DATA SECTION
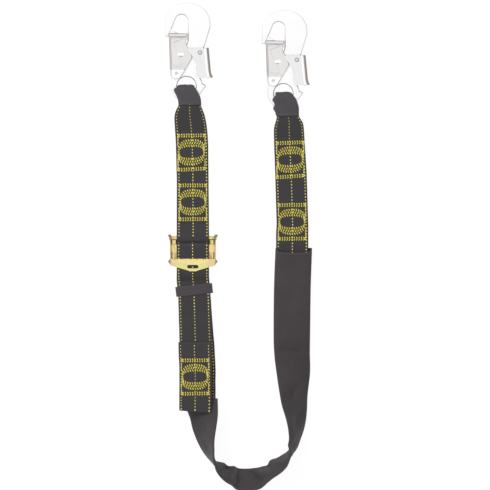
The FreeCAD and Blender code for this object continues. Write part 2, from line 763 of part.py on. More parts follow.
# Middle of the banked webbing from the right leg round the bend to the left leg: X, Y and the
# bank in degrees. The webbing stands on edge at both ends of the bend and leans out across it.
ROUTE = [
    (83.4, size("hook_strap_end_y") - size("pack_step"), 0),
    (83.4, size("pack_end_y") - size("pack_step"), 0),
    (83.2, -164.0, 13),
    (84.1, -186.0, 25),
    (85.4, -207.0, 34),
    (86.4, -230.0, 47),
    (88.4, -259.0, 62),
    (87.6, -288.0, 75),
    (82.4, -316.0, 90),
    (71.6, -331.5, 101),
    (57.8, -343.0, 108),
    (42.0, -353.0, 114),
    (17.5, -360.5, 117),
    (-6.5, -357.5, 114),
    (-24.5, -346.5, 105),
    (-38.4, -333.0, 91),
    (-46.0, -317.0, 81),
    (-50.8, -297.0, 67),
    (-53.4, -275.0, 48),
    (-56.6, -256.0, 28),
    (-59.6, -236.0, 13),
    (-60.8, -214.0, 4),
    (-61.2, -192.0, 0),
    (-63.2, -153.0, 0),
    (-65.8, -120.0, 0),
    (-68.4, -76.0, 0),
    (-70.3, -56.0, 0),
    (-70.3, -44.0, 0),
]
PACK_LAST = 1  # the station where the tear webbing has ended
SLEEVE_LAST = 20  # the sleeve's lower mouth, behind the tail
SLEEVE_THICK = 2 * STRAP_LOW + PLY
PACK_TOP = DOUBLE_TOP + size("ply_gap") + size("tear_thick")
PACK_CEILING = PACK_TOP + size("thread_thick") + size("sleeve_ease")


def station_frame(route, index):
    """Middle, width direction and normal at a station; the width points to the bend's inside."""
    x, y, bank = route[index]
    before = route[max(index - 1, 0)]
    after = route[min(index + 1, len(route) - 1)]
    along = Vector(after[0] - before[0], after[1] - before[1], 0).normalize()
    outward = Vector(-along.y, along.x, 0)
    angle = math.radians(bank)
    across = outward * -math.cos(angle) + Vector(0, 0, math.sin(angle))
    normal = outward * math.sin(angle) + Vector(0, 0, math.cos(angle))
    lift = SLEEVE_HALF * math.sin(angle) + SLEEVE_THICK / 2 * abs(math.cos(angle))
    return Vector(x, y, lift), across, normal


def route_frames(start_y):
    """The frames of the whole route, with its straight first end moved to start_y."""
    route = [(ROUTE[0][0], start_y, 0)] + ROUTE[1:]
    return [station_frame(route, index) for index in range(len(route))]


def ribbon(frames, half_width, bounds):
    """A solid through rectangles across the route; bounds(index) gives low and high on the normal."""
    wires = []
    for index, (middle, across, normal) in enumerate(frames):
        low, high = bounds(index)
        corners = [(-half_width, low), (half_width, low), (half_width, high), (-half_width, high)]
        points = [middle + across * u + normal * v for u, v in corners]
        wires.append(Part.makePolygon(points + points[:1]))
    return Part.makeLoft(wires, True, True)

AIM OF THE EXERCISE
Show the lines of the data that hold the word "from".

COMPLETE RESPONSE
The FreeCAD and Blender code for this object continues. Write part 2, from line 763 of part.py on. More parts follow.
# Middle of the banked webbing from the right leg round the bend to the left leg: X, Y and the